## Directions
Quote verbatim every line from the line containing "Continue the OpenSCAD" to the line containing "return grid[2, k], surface_normals(grid)[2, k]", inclusive of both, and no other line.

## Material shown
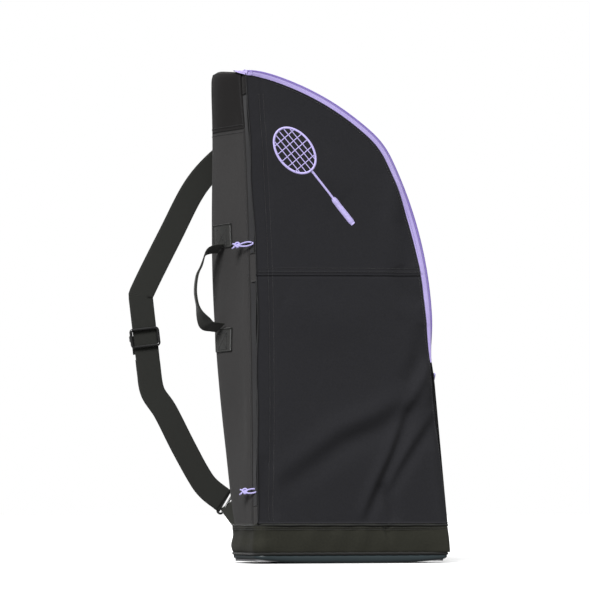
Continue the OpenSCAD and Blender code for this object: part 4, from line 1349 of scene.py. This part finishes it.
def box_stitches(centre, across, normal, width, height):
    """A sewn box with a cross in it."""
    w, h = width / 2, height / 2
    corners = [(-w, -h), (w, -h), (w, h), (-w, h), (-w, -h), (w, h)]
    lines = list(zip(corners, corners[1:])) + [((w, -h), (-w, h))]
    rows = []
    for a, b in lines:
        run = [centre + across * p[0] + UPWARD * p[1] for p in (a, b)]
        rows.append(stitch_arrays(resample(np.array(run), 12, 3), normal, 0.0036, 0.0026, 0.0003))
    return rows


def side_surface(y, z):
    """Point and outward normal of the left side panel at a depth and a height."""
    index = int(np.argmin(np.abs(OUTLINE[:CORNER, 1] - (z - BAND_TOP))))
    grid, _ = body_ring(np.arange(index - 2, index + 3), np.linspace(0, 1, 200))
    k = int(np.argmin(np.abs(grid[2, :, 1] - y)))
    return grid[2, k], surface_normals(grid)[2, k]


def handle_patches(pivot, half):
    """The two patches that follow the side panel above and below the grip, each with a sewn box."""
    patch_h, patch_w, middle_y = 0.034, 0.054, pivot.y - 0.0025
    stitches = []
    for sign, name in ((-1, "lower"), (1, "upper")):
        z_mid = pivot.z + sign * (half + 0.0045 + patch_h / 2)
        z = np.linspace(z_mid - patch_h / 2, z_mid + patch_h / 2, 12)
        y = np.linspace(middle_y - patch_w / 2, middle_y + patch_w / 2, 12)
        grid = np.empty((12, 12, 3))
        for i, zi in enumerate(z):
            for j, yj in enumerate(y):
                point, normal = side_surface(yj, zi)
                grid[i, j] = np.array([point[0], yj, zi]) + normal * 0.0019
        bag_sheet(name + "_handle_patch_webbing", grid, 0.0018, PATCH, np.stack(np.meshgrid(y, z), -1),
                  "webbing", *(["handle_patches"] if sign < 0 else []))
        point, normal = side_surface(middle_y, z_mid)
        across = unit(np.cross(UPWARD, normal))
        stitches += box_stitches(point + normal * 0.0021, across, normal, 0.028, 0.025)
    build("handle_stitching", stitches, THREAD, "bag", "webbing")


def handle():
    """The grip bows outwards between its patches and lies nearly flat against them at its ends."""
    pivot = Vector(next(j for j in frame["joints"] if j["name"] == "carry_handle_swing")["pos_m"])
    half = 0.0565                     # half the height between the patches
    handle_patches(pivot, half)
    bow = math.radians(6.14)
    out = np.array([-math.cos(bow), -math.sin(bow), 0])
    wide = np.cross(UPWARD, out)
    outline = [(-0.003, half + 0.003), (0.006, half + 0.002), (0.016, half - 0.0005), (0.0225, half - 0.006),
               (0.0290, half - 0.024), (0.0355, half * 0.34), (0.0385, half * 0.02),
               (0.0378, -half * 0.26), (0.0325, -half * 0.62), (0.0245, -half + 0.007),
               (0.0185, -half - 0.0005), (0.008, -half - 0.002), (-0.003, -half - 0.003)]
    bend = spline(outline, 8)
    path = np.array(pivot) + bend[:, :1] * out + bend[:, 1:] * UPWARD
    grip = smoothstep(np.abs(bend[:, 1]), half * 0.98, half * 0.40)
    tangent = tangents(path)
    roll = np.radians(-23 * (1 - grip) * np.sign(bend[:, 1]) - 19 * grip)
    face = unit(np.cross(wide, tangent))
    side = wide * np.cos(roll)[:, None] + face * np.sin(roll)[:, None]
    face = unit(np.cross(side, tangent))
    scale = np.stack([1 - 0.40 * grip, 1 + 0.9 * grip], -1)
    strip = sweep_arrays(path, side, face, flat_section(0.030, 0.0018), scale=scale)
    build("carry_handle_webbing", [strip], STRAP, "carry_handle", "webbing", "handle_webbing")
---
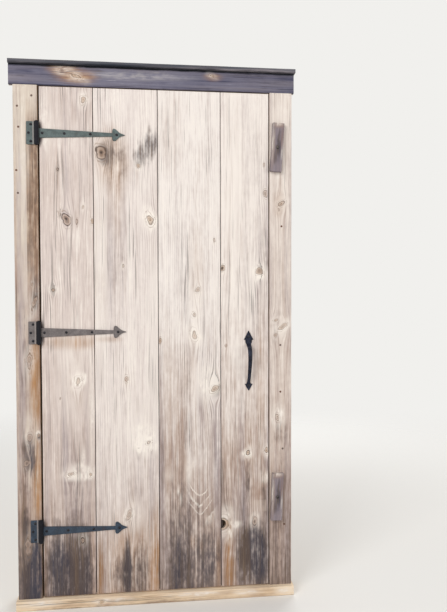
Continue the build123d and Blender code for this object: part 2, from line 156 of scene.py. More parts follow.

## The output
Continue the OpenSCAD and Blender code for this object: part 4, from line 1349 of scene.py. This part finishes it.
def box_stitches(centre, across, normal, width, height):
    """A sewn box with a cross in it."""
    w, h = width / 2, height / 2
    corners = [(-w, -h), (w, -h), (w, h), (-w, h), (-w, -h), (w, h)]
    lines = list(zip(corners, corners[1:])) + [((w, -h), (-w, h))]
    rows = []
    for a, b in lines:
        run = [centre + across * p[0] + UPWARD * p[1] for p in (a, b)]
        rows.append(stitch_arrays(resample(np.array(run), 12, 3), normal, 0.0036, 0.0026, 0.0003))
    return rows


def side_surface(y, z):
    """Point and outward normal of the left side panel at a depth and a height."""
    index = int(np.argmin(np.abs(OUTLINE[:CORNER, 1] - (z - BAND_TOP))))
    grid, _ = body_ring(np.arange(index - 2, index + 3), np.linspace(0, 1, 200))
    k = int(np.argmin(np.abs(grid[2, :, 1] - y)))
    return grid[2, k], surface_normals(grid)[2, k]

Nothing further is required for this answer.